— Raw data —
## BEGIN

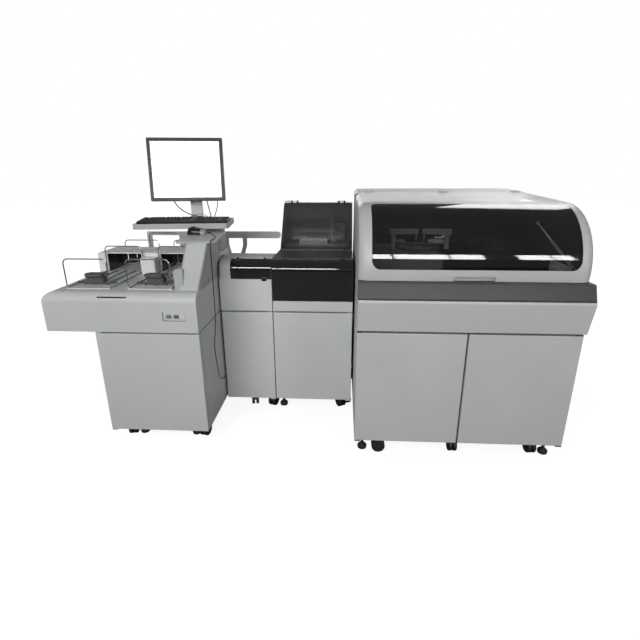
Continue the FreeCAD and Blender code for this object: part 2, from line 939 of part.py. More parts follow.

## END
## BEGIN

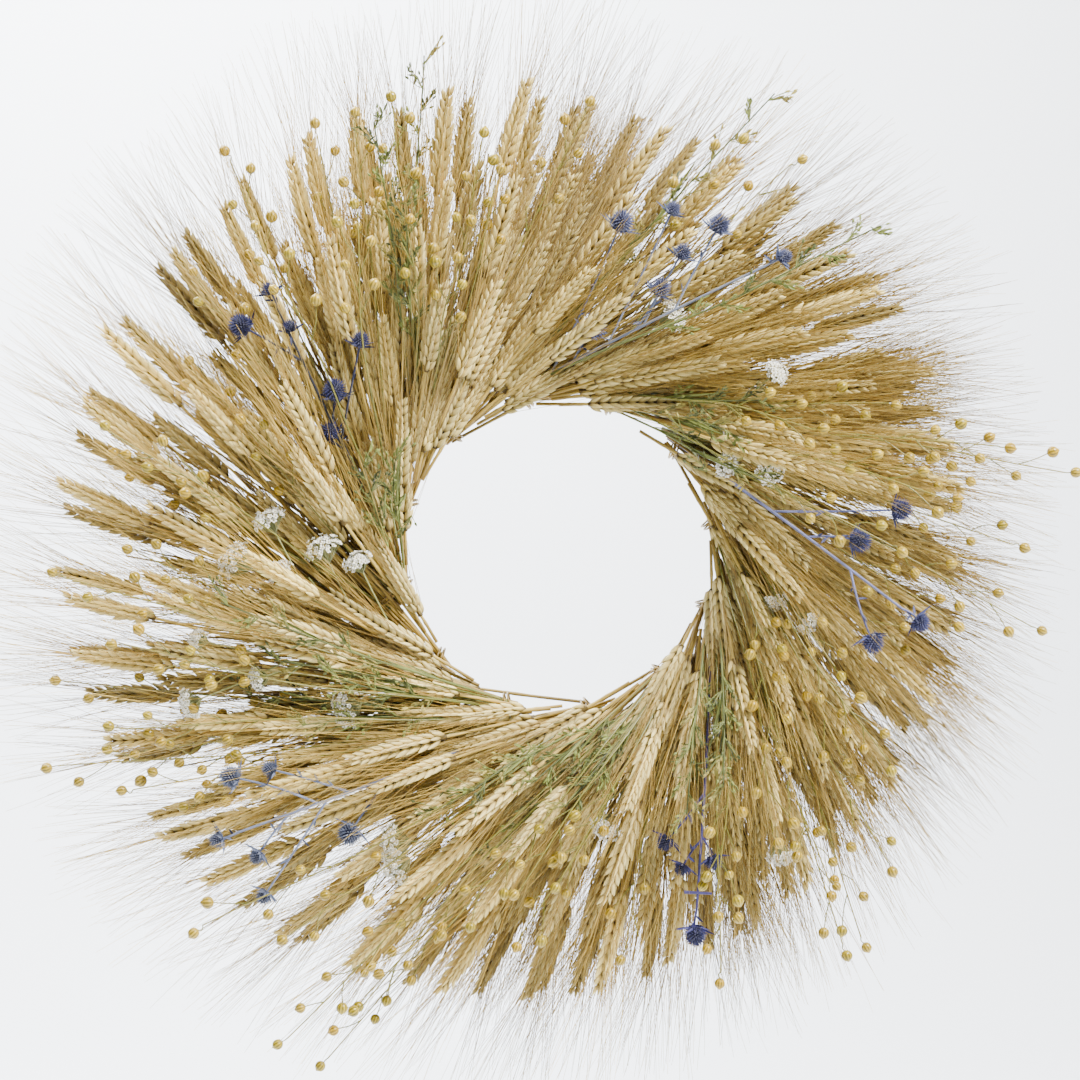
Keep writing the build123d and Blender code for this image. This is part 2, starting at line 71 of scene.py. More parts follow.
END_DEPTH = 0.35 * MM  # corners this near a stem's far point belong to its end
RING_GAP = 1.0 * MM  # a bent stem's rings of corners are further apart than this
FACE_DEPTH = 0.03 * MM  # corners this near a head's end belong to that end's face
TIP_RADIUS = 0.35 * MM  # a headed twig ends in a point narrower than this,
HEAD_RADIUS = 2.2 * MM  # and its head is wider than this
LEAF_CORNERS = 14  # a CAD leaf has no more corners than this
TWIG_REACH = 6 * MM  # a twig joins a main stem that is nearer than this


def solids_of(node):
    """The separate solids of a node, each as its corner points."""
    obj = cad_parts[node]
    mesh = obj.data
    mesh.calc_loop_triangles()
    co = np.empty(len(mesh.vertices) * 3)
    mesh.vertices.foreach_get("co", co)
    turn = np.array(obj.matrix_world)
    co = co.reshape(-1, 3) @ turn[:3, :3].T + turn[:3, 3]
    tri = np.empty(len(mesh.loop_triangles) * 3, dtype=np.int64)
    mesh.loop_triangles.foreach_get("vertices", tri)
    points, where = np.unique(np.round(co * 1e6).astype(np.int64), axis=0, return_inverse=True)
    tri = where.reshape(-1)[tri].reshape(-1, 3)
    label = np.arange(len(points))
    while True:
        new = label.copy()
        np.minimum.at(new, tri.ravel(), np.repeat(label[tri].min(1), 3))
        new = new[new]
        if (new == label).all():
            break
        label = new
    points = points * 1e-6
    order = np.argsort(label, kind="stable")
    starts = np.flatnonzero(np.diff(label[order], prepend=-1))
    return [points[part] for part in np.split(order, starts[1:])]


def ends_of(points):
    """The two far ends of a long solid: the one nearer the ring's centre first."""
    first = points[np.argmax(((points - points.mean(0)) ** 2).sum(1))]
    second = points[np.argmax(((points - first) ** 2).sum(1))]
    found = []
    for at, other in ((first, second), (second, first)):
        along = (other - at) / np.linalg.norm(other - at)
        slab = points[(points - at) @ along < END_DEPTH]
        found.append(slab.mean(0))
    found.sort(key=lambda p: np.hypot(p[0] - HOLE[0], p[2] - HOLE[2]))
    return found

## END
## BEGIN

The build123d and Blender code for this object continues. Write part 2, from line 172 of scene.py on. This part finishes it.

## END

Read through the entries and copy each line in which "code" appears.

Continue the FreeCAD and Blender code for this object: part 2, from line 939 of part.py. More parts follow.
Keep writing the build123d and Blender code for this image. This is part 2, starting at line 71 of scene.py. More parts follow.
The build123d and Blender code for this object continues. Write part 2, from line 172 of scene.py on. This part finishes it.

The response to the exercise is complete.